While almost everyone plays these style of games to win, a lot of players put their own qualifiers on how they want to win. When these ways are luck-based or inefficient, their matchup with the tournament list becomes a slog that often feels unwinnable, regardless of their actual ability to win the game. This creates bad feeling.

Finally, just because a list won an event, doesn't mean it is going to play itself. There may be tricks and synergies that are important to its performance, but not immediately obvious. Many of these games require in-game decisions that are often complex, and familiarity with your list is a boon.

If you are after tournament success, you will still need to practice with the list. It is clearly doing something to be successful, and you want to work out what that is before you take it to an actual tournament yourself. Likewise, if you want to make changes to the list and put your own spin on it, you need to understand how it works so that your changes don't destroy it from the inside out.

Without this knowledge, the list won't perform as well as expected. It won't produce the results that you want. This creates frustration.


So is Net-Decking bad?

Is it the worst thing a player can do? There are many people that will tell you it is. It has such a stigma across many games that people will deny doing it, even though their list matches the recent big-money winning list 100%. People will berate net-deckers, complain if they enter an event with them and grouse about their existence.

They are entitled to their opinions, but I would say they are wrong.

For the first downside; why is research frowned upon?

I liken Net-Decking to building a desk or cooking a meal. Sure, you could look at every card available to the event, try them out in every possible combination and settle on the deck you want to play that way.  You could also grab some wood and start building a desk with a variety of tools until you find the best techniques to build the desk you want.
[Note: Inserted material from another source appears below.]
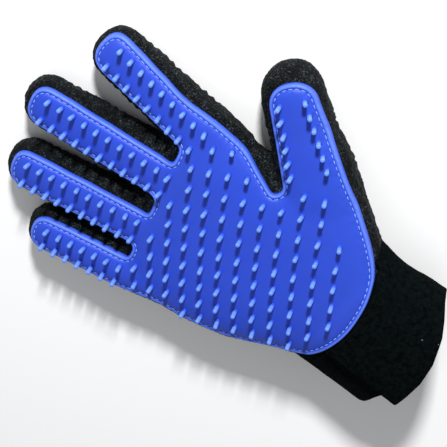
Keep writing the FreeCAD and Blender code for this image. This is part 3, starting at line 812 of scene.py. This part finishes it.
# ---- Flat sheets laid on the skin ---------------------------------------------------------------
def laid_sheet(rings, heights, spacing):
    """A closed sheet over the skin: loops at given heights over the cloth, filled inside the last one."""
    pts, edges = [], []
    for loop in rings:
        base = len(pts)
        pts += [Vector(p) for p in loop]
        edges += [(base + i, base + (i + 1) % len(loop)) for i in range(len(loop))]
    rise = [h for loop, h in zip(rings, heights) for _ in loop]
    inner = rings[-1]
    low, high = inner.min(0), inner.max(0)
    grid = [(low[0] + (i + 0.5 * (j % 2)) * spacing, low[1] + j * spacing * 0.87)
            for i in range(int((high[0] - low[0]) / spacing) + 2)
            for j in range(int((high[1] - low[1]) / spacing / 0.87) + 2)]
    gx, gy = np.array(grid).T
    keep = inside_loop(inner, gx, gy)
    near = np.array([np.hypot(*(inner - (x, y)).T).min() if k else 0 for x, y, k in zip(gx, gy, keep)])
    chosen = [(x, y) for x, y, d in zip(gx, gy, near) if d > spacing * 0.5]
    pts += [Vector(p) for p in chosen]
    rise += [heights[-1]] * len(chosen)
    verts, _, faces, origin, _, _ = delaunay_2d_cdt(pts, edges, [], 1, 1e-5)
    up = [rise[o[0]] if o else heights[-1] for o in origin]
    xy = [(v.x, v.y) for v in verts]
    tops = smooth_top(xy)
    top = [(x, y, z + h) for (x, y), z, h in zip(xy, tops, up)]
    under = [(x, y, z - PAD_UNDERSIDE) for (x, y), z in zip(xy, tops)]
    loop_faces = [tuple(f) for f in faces]
    count = {}
    for f in loop_faces:
        for a, b in zip(f, f[1:] + f[:1]):
            count[(a, b)] = count.get((a, b), 0) + 1
    rim = [(a, b) for a, b in count if (b, a) not in count]
    n = len(top)
    walls = [(b, a, a + n, b + n) for a, b in rim]
    return top + under, loop_faces + [tuple(i + n for i in f[::-1]) for f in loop_faces] + walls


pad_verts, pad_faces = laid_sheet([edge_loop(d) for d, _ in LIP], [h for _, h in LIP], PAD_SPACING)


def soft_tip(x, y):
    """A tip of the pad as rings round its axis, which leans halfway from upright to square to the cloth."""
    reach = 3
    tops = smooth_top([(x, y), (x + reach, y), (x - reach, y), (x, y + reach), (x, y - reach)])
    normal = Vector(((tops[2] - tops[1]) / (4 * reach), (tops[4] - tops[3]) / (4 * reach), 1)).normalized()
    side = normal.cross(Vector((0, 1, 0))).normalized()
    other = normal.cross(side)
    base = Vector((x, y, tops[0] + TIP_FOOT))
    lean = Vector((random.uniform(-TIP_WANDER, TIP_WANDER), random.uniform(-TIP_WANDER, TIP_WANDER), 0))
    sides = 14
    verts, share = [], []
    for r, h in TIP_PROFILE:
        c = base + normal * h + lean * (h / TIP_HEIGHT) ** 1.5
        for k in range(sides):
            a = 2 * math.pi * k / sides
            verts.append(tuple(c + (side * math.cos(a) + other * math.sin(a)) * r))
            share.append(h / TIP_HEIGHT)
    verts.append(tuple(base + normal * TIP_HEIGHT + lean))
    share.append(1.0)
    faces = []
    for k in range(len(TIP_PROFILE) - 1):
        for i in range(sides):
            j = (i + 1) % sides
            faces.append((k * sides + i, k * sides + j, (k + 1) * sides + j, (k + 1) * sides + i))
    last = (len(TIP_PROFILE) - 1) * sides
    faces += [(last + i, last + (i + 1) % sides, len(verts) - 1) for i in range(sides)]
    faces.append(tuple(range(sides))[::-1])
    return verts, faces, share


def tip_places():
    """Where every soft tip stands, seen from above."""
    places = []
    for digit in DIGITS:
        reach = DIGITS[digit][10]
        s = reach - PAD_END_MARGIN
        floor = CREASES[digit][0] if digit == "thumb" else -5.0
        while s > floor:
            share = s / reach
            half = TIP_ROWS[digit][0] * (1 - share) + TIP_ROWS[digit][1] * share
            places += [on_digit(digit, s, -half), on_digit(digit, s, half)]
            s -= TIP_PITCH
    rows = list(places)
    grid = [GRID_START + GRID_A * i + GRID_B * j
            + Vector((GRID_SPREAD[0] * j ** 2, -GRID_SPREAD[1] * i ** 2))
            for i in range(-GRID_REACH, GRID_LAST + 1) for j in range(-GRID_REACH, GRID_REACH + 1)
            if i < GRID_LAST or j >= 0]
    depth = outline_distance([p.x for p in grid], [p.y for p in grid])
    for p, d in zip(grid, depth):
        clear = d > TIP_EDGE_GAP and piece_at(p.x, p.y) == "palm"
        if clear and min((p - q).length for q in rows) > TIP_ROW_GAP:
            places.append(p)
    return places


PLACES = tip_places()


# ---- Pieces cut from the meshes, those of the palm attached to it -------------------------------
def split(obj, label_of):
    """Cuts a mesh into one object per label of its faces, and keeps its shading across the cuts."""
    mesh = obj.data
    co, normals = arrays(obj)
    extra = {}
    for name in ("lip", "tip"):
        if name in mesh.attributes:
            values = np.zeros(len(co), np.float32)
            mesh.attributes[name].data.foreach_get("value", values)
            extra[name] = values
    groups = {}
    for face in mesh.polygons:
        middle = face.center / MM
        label = label_of(middle.x, middle.y, face)
        if label:
            groups.setdefault(label, []).append(tuple(face.vertices))
    parts = {}
    for label, faces in groups.items():
        used = sorted({i for f in faces for i in f})
        place = {old: new for new, old in enumerate(used)}
        part = new_object("%s_%s" % (label, obj.name), [co[i] for i in used],
                          [tuple(place[i] for i in f) for f in faces])
        for material in mesh.materials:
            part.data.materials.append(material)
        for name, values in extra.items():
            spread(part, name, values[used])
        if len(part.data.vertices) == len(used):
            part.data.normals_split_custom_set_from_vertices([tuple(n) for n in normals[used]])
        parts[label] = part
    old = obj.data
    bpy.data.objects.remove(obj)
    bpy.data.meshes.remove(old)
    return parts


def spread(obj, name, values):
    """Keeps a number per vertex for the material to read."""
    attribute = obj.data.attributes.new(name, "FLOAT", "POINT")
    attribute.data.foreach_set("value", np.asarray(values, np.float32))


def follow(obj, piece):
    """Attaches a piece of the palm to the palm's body; any other piece stays where it is, with its transform
    baked into its mesh.
    """
    if piece == "palm":
        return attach(obj, "palm")
    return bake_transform(obj)


def on_piece(x, y, face):
    """The label of a face that belongs to the piece under it."""
    return piece_at(x, y)


def settle(parts, kind):
    """Attaches the palm's part of a layer to the palm's body and keeps the other parts in place; given a
    kind, it hides the CAD nodes of that layer, which the parts stand for.
    """
    for piece, obj in parts.items():
        follow(obj, piece)
        if kind:
            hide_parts("hand_back" if (piece, kind) == ("palm", "back") else "%s_%s" % (piece, kind))


# ---- Pad, tips and stitching --------------------------------------------------------------------
# Mask of the paler paint on the tips, which stands in for light glowing through them.
tip_glow = [0.0] * len(pad_verts)
pad_edge = np.abs(outline_distance([v[0] for v in pad_verts], [v[1] for v in pad_verts]))
# Mask of the painted highlight along the crest of the rolled lip.
lip_highlight = list(np.clip(1.0 - np.abs(pad_edge - LIP_MIDDLE), 0, 1))
for place in PLACES:
    v, f, share = soft_tip(place.x, place.y)
    pad_faces += [tuple(i + len(pad_verts) for i in face) for face in f]
    pad_verts += v
    lip_highlight += [0.0] * len(v)
    tip_glow += [min(max((s - 0.12) / 0.35, 0.0), 1.0) for s in share]
pad = new_object("silicone", pad_verts, pad_faces, SILICONE)
spread(pad, "lip", lip_highlight)
spread(pad, "tip", tip_glow)


def stitch_run(loop, name, material):
    """Short stitches in a row along a closed loop over the cloth."""
    steps = np.hypot(*(np.roll(loop, -1, 0) - loop).T)
    at = np.concatenate(([0], np.cumsum(steps)))
    closed = np.vstack([loop, loop[:1]])
    count = int(at[-1] / (STITCH_LENGTH + STITCH_GAP))
    pitch = at[-1] / count
    swell = ((0.0, 0.25), (0.06, 0.75), (0.2, 1.0), (0.5, 1.05), (0.8, 1.0), (0.94, 0.75), (1.0, 0.25))
    verts, faces = [], []
    sides = 8
    for k in range(count):
        marks = [k * pitch + STITCH_LENGTH * u for u, _ in swell]
        xy = np.stack([np.interp(marks, at, closed[:, c]) for c in range(2)], 1)
        tops = smooth_top([tuple(p) for p in xy])
        direction = Vector((*(xy[-1] - xy[0]), 0)).normalized()
        side = Vector((direction.y, -direction.x, 0))
        base = len(verts)
        for (x, y), z, mark, (_, thick) in zip(xy, tops, marks, swell):
            dip = 0.35 * (2 * mark / STITCH_LENGTH - 2 * marks[0] / STITCH_LENGTH - 1) ** 4
            for i in range(sides):
                a = 2 * math.pi * i / sides
                p = Vector((x, y, z + STITCH_HEIGHT - dip)) + side * (STITCH_RADIUS * thick * math.cos(a))
                p.z += STITCH_RADIUS * thick * 0.8 * math.sin(a)
                verts.append(tuple(p))
        for j in range(6):
            for i in range(sides):
                n = (i + 1) % sides
                faces.append((base + j * sides + i, base + (j + 1) * sides + i,
                              base + (j + 1) * sides + n, base + j * sides + n))
        faces.append(tuple(base + i for i in range(sides)))
        faces.append(tuple(base + 6 * sides + i for i in range(sides))[::-1])
    return new_object(name, verts, faces, material)


stitches = stitch_run(edge_loop(STITCH_LINE), "stitching", BLUE_THREAD)
settle(split(pad, on_piece), "pad")
settle(split(stitches, on_piece), None)

# ---- Cloth layers -------------------------------------------------------------------------------
def layer_and_piece(x, y, face):
    """Which cloth a face of the skin is, and on which piece."""
    if y < WRIST_CUT:
        return None
    share = sum(raised[i] for i in face.vertices) / len(face.vertices)
    return "%s %s" % (piece_at(x, y), "lining" if share > 0.5 else "back")


skin.data.materials.append(AIR_MESH)
cloths = split(skin, layer_and_piece)
for layer, material, slot_name in (("back", AIR_MESH, "mesh"), ("lining", LINING, "lining")):
    parts = {label.split()[0]: obj for label, obj in cloths.items() if label.endswith(layer)}
    for piece, obj in parts.items():
        obj.name = obj.data.name = "%s_%s_cloth" % (piece, layer)
        obj.data.materials[0] = material
    settle(parts, layer)

# ---- Cuff and strap -----------------------------------------------------------------------------
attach(band, "palm")
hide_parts("cuff_band")

STRAP_SEAM = 1000 * JOINTS["strap"]["pos_m"][0]
STRAP_FOLD = 1000 * JOINTS["strap_end"]["pos_m"][0]


def arc_over(x_from, x_to, count):
    """Angles on the palm side of the wrist from one X to another."""
    first, last = angle_at(x_from), angle_at(x_to)
    return [first + (last - first) * k / count for k in range(count + 1)]


def strap_front(x, a):
    """Y of the strap's front edge, just behind the pad's heel."""
    return max(heel_y(min(x, 44.0)) - 1.4, -52.0) if x > 40 else heel_y(x) - 1.4


def strap_under(x):
    """How far off the wrist the strap's inner face is: it rises from its root over the patches."""
    share = min(max((46.0 - x) / 9.0, 0), 1)
    return 0.8 + 1.15 * share * share * (3 - 2 * share)


free_edge = angle_at(FREE_EDGE_X)
angles = [ROOT_EDGE + (free_edge - ROOT_EDGE) * k / 90 for k in range(91)]
strap = wrap("cloth", angles, strap_front, lambda x, a: cuff_end(x), strap_under,
             lambda x: strap_under(x) + STRAP_THICKNESS, 56, PILE, 0.45)


def strap_part(x, y, face):
    """The part of the strap that a face belongs to. The cuts lie under its bends."""
    if x > STRAP_SEAM + STRAP_CUT:
        return "strap_root"
    return "strap_middle" if x > STRAP_FOLD + STRAP_CUT else "strap_tab"


parts = split(strap, strap_part)
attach(parts["strap_root"], "palm")
for name, x, parent, child in (("strap_middle", STRAP_SEAM, "palm", "strap"),
                               ("strap_tab", STRAP_FOLD, "strap", "strap_end")):
    _, y, high = JOINTS[child]["pos_m"]
    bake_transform(parts[name])
for name, obj in parts.items():
    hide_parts(name)

hooks = wrap("hook_patch_tape", arc_over(STRAP_FOLD - 6.0, -8.0, 20), lambda x, a: -67.5,
             lambda x, a: cuff_end(x) + 5.0, lambda x: HOOK_LAYER[0], lambda x: HOOK_LAYER[1], 20, HOOKS)
loops_tape = wrap("loop_patch_tape", arc_over(STRAP_FOLD - 1.0, -15.0, 24), lambda x, a: -66.5,
                  lambda x, a: cuff_end(x) + 8.0, lambda x: LOOP_LAYER[0], lambda x: LOOP_LAYER[1], 20, PILE)
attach(hooks, "strap_end")
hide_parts("hook_patch")
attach(loops_tape, "palm")
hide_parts("loop_patch")

# ---- Floor, light and camera --------------------------------------------------------------------
far, low = 2500, -0.3
floor = new_object("floor", [(-far, -far, low), (far, -far, low), (far, far, low), (-far, far, low)],
                   [(0, 1, 2, 3)], smooth=False)
paper = Nodes("white_paper")
floor.data.materials.append(paper.set(Base_Color=(0.96, 0.96, 0.965, 1), Roughness=0.9))

world = bpy.data.worlds.new("studio")
world.use_nodes = True
world.node_tree.nodes["Background"].inputs["Color"].default_value = (0.97, 0.985, 1.0, 1)
world.node_tree.nodes["Background"].inputs["Strength"].default_value = 0.33
bpy.context.scene.world = world


def lamp(name, direction, distance, size, power):
    """A soft square light that looks at the glove."""
    light = bpy.data.lights.new(name, "AREA")
    light.size, light.energy = size, power
    obj = bpy.data.objects.new(name, light)
    target = Vector((0.01, 0.01, 0.02))
    obj.location = target + Vector(direction).normalized() * distance
    obj.rotation_euler = (-Vector(direction)).to_track_quat("-Z", "Y").to_euler()
    bpy.context.scene.collection.objects.link(obj)
    return obj


lamp("key", (0.79, 0.32, 0.53), 1.3, 0.15, 24)
lamp("fill", (-0.5, 0.2, 0.85), 1.5, 1.2, 1.5)

lens = bpy.data.cameras.new("camera")
lens.lens, lens.sensor_width = 102.96, 36.0
camera = bpy.data.objects.new("camera", lens)
bpy.context.scene.collection.objects.link(camera)
up = Vector((0.68244, 0.55483, -0.47586))
aim = Vector((9.924, 18.427, 22.0))      # a place on the palm
camera.location = Vector((330.0, 74.73, 561.71)) * MM
look = (aim * MM - camera.location).normalized()
side = look.cross(up).normalized()
true_up = side.cross(look)
camera.matrix_world = Matrix(((side.x, true_up.x, -look.x, camera.location.x),
                              (side.y, true_up.y, -look.y, camera.location.y),
                              (side.z, true_up.z, -look.z, camera.location.z), (0, 0, 0, 1)))
lens.clip_start, lens.clip_end = 0.01, 20
bpy.context.scene.camera = camera
bpy.context.scene.view_settings.view_transform = "Standard"

bpy.context.view_layer.update()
You could throw various ingredients in a pot and taste-test different mixtures until you find the one that tastes best.

Conversely, you can buy a cookery book and follow a recipe from that. You can research design techniques to make a sturdy desk. You can see what people are playing in events and do well with and follow their tips. We live in a world where rather than doing everything from scratch ourselves we can turn to others for advice, teaching or doing the task for us. Why should list design be any different? Plenty of people like to talk about what they have had success with, and how they got there. People also like absorbing this content and using it as a stepping stone to generate their own success.

There are likewise many people who enjoy making their own lists and forging their own path to victory, with little to no input from others. There are people who enjoy finding success with under-utilized cards/units/models. These are all valid approaches to gaming, and no approach is better than the others. If you are doing it the way you enjoy, then more power to you. The stigma needs to go away, there are so many facets to learn when competing at a game that short-cutting list building doesn't replace all the other things you need to learn to find the success. For most people, these games are hobbies and time is short.

For the second point, the casual game, here is where things get murky. What defines a game as casual rather than competitive. Within these gaming systems, the point is to beat your opponent. Should you not try as hard as possible to do so?

That depends on what your opponent and yourself are expecting from the game. As I said;
"Tournament winning lists are usually keyed at winning the event by minimising variance, being efficient and limiting the opponent's ability to interact with its game plan"
These lists are fine for running in a tournament. You and your opponents are attempting to beat each other, often with prizes on the line, and probably should be running efficient lists and minimising variance. This will often give you the best chance of winning and is the appropriate place for such lists.

These lists are fine for practising for a tournament. Again, you should expect to face such lists and they are what you want the most practice against.

A game to spend an afternoon playing with a friend on the other hand? You need to talk to your friend and discuss what you both want from the game. Maybe they want tournament practice. Maybe they have a list they want to experiment with that either explores a mechanic or a theme of the game.
This probably isn't the best time to use a list that limits their ability to interact or circumvents portions of the game rules. Again, maybe they want to test against that sort of list, but it's always best to talk.

You want to enjoy the game, win or lose, and so do they. If you both have differing expectations for the play experience, then one or more of you are going to come away dissatisfied. Smashing someone in a way that doesn't let them actually play the game won't feel good to them, and if it's a game you are after it won't feel good to you. Your mileage may vary if you are after smashing your opponents like that all the time, but don't be surprised if finding non-tournament opponents becomes difficult.

Sometimes it's good to take your foot off the gas, play a list that's less honed for tournaments and have a game. You may find a new facet to the game that you enjoy. You may even find something underplayed that has become good in the new meta without the majority realizing. And just because you are playing a less powerful list doesn't mean you have to play to lose.

Finally, Net-Decking won't compensate for a lack of fundamentals. As an extreme example; you could take the most powerful list in any game and hand it to someone who doesn't know the rules of the game. Having the tools won't help without the experience of how they work. You need to analyse the list, work out what the synergies are, learn the plays, etc.

Look at the source of the list. Did you pull it from event coverage? Maybe there is an interview with the player who ran it. Did you get it from a website? Maybe it came with a guide to how the list played, and how it was built. Don't just grab the tool, grab the instructions as well.

This is especially important if you are planning on making changes to the list. There are various, valid reasons to make changes. Maybe the meta has changed since the event it won, and you believe it needs to adapt. Maybe you perceive a weakness in the list that you can remove. Maybe you have a favourite card/unit/model that you want to include and you need to find room for it.

Play the original list first. Do the full research. Only by knowing how the list works can you decide what to change. You don't want to remove an innocuous-looking piece only to find it's integral to one of the combos and the other pieces don't work without it.

As a related side note; if you want to do well at a competitive game, you need to know the fundamentals and be good at them. If you aren't getting the success you want, go back and look at them. Maybe it's card sequencing, maybe it's positioning, maybe it's relying on too many low probability events. If you can work out what the problem is, your game will improve.


End the Stigma

Net-Decking shouldn't be ridiculed. It's part of the hobby, especially in competitive games. If you are after a casual game, discuss this with your opponent to avoid dissatisfaction. We all play these games to play these games and enjoy ourselves, we shouldn't be making each other feel bad about the way we choose to play.